Sounds like you ladies had a very rough night!!!
Pino - I know that queasy excited-fearful stomach feeling so well. I am still really holding out for you this month but I know how heartbreaking a BFN is after feeling like it's the month and feeling like there's absolutely no reason you should be looking at a BFN!!

I felt terrified before and after every visit I had with my specialist, and continue to feel that way. That said, going to a good doc was one of the best decisions I ever made. Hearing my diagnosis was incredibly difficult and painful, too, but in the end it paved the way for me to finally get a bfp! I just know that you are meant to be a mom

I am with Sashimi--it seems like it must be something that is an easy fix, and I wish you and OH didn't have to wait to see a doc! I totally get it, though, and support your decisions. It just doesn't seem fair that you have to wait for your BFP or a doc! That said, I know that you will get there. You are so strong!! I am inspired by you all the time.
Sashimi - The absolute nerve of your friends!!! How could they ask you to jeapodize your shot at a BFP AND the $15k you put down for something like food!! They know you are doing IVF--why wouldn't they fix a totally pregnancy-friendly dinner if they asked you over?? And OH's friends--

I also always want to connect with couples who have struggled with infertility, even and especially now, and I just can't understand why it has to be such an isolating situation. I know I told you this, but our sort-of-friend who lives in the neighborhood behind is showed our apartment because she words for our landlord. She saw something that we'd left out and knew we were pregnant. She asked OH and he admitted it and swore her to secrecy for the moment because she knows a lot of my close friends. Anyway, I wrote her an email saying I was happy she knew but that I was scared of it getting on FB so double swore her to secrecy...She wrote me saying she was ecstatic for us and that her and her husband were trying, saying she wanted to be pregnant yesterday. I told her about 7 months ago what we were going through and she acted like they weren't trying but wanted to...in her email she admitted they'd been trying for a long time. I think she didn't mention it out of embarrassment, which broke my heart. I told her our whole story (abridged!

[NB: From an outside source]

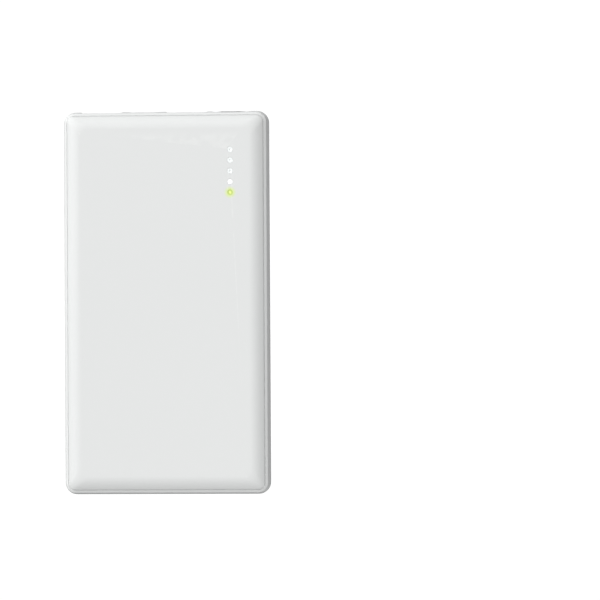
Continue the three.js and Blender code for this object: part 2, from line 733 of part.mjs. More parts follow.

) and invited her to connect because I know what it's like! She never wrote back and I just felt so sad thinking that she is going through this alone. I wish everyone was as willing to connect about this stuff as all the ladies here are!! We all have you to thank, too, Sashimi, for bringing us together and creating this incredible support system. Anyway, I am digressing. I am praying and hoping that this is it for you and OH! You have been through SO much and it is just time. I can't imagine how intense this TWW is for you and hearing thoughtless comments like that from friends does not help at all! I have not lost hope for you and I hope that you and OH can get some RL support, too, amidst the sea of unhelpful friends!
lxb - It is completely natural to feel afraid when you lost your father in that way! I am so sorry you had such a rough night and are so worried! When is your appointment?? I am sure it's nothing, and am glad that you are getting it checked out for your peace of mind. My OH lost his dad to cancer when he was very little and has always been afraid of getting cancer, too. You said your OH doesn't know about your dad's starting in his eye? He may just not know how scary it is for you that you have something going on with your eye!!

And Sashimi is right--sometimes you just need to lay down the law with OH and say No golf--I need you right now! You should not have to be scared alone, especially after all you've gone through lately and this confusing cycle you've had. I cannot wait for you to be without MIL and hope she decides to take a permanent vacation!!